Mathematical Reasoning: When assessing mathematical reasoning, Orca-3 showed substantial performance gains, including an improvement of up to 168% on the AGIEval math section. This underscores the robustness of AgentInstruct in teaching high-school to college-level math efficiently.

Format Following: Precise format adherence, essential for real-world applications, was enhanced by 11.5% using AgentInstruct data, allowing Orca-3 to surpass sophisticated models like Gemini Pro.

Summarization and Hallucination: The refinement flows resulted in a marked reduction in hallucination rates (down by 31.34%) while maintaining overall summary quality. This highlights the effectiveness of AgentInstruct in generating grounded, high-quality text.

Retrieval Augmented Generation (RAG): Evaluation on the MIRAGE benchmark demonstrated a 38.3% improvement on average, illustrating the capability of the generated dataset to enhance domain-specific knowledge retrieval and application.

Implications and Future Work

Practical Implications: The success of AgentInstruct implies a reduction in the cost and effort associated with human intervention for synthetic data generation.

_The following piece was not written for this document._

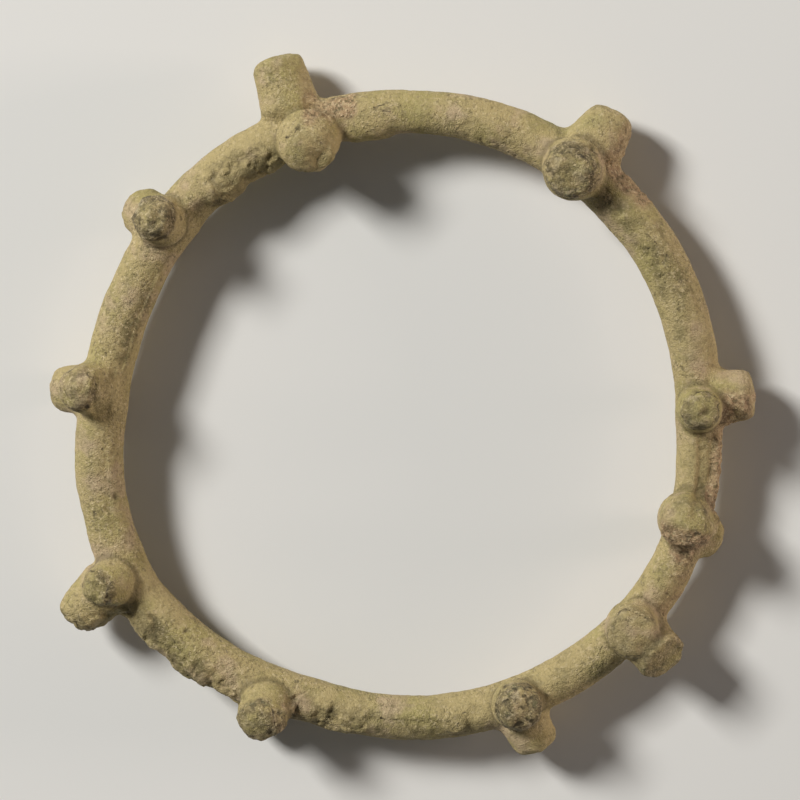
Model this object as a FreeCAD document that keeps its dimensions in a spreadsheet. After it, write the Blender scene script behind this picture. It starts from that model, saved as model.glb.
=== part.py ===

This offers significant potential for continual model improvement and customization across various domains, including finance, healthcare, and gaming, by employing domain-specific data as seeds.

Theoretical Implications: The ability of AgentInstruct to generate data that promotes skill learning rather than overfitting to specific benchmarks represents a paradigm shift in LLM training strategies. This approach may pave the way for more generalized, robust, and adaptable models.

Future Developments: Future work could explore automating the construction of agentic flows and validating the accuracy of generated data. There is also scope for extending this methodology to other stages of model training, including pre-training and domain-specific specializations. Additionally, addressing potential biases and costs associated with synthetic data generation remains a crucial area for further research.

In conclusion, while the capabilities of LLMs have been advancing rapidly, the introduction of AgentInstruct provides a structured, effective framework for leveraging synthetic data at scale. The empirical results reaffirm the utility of agentic flows in improving LLM performance across a wide range of tasks, marking a significant step forward in the field of generative teaching.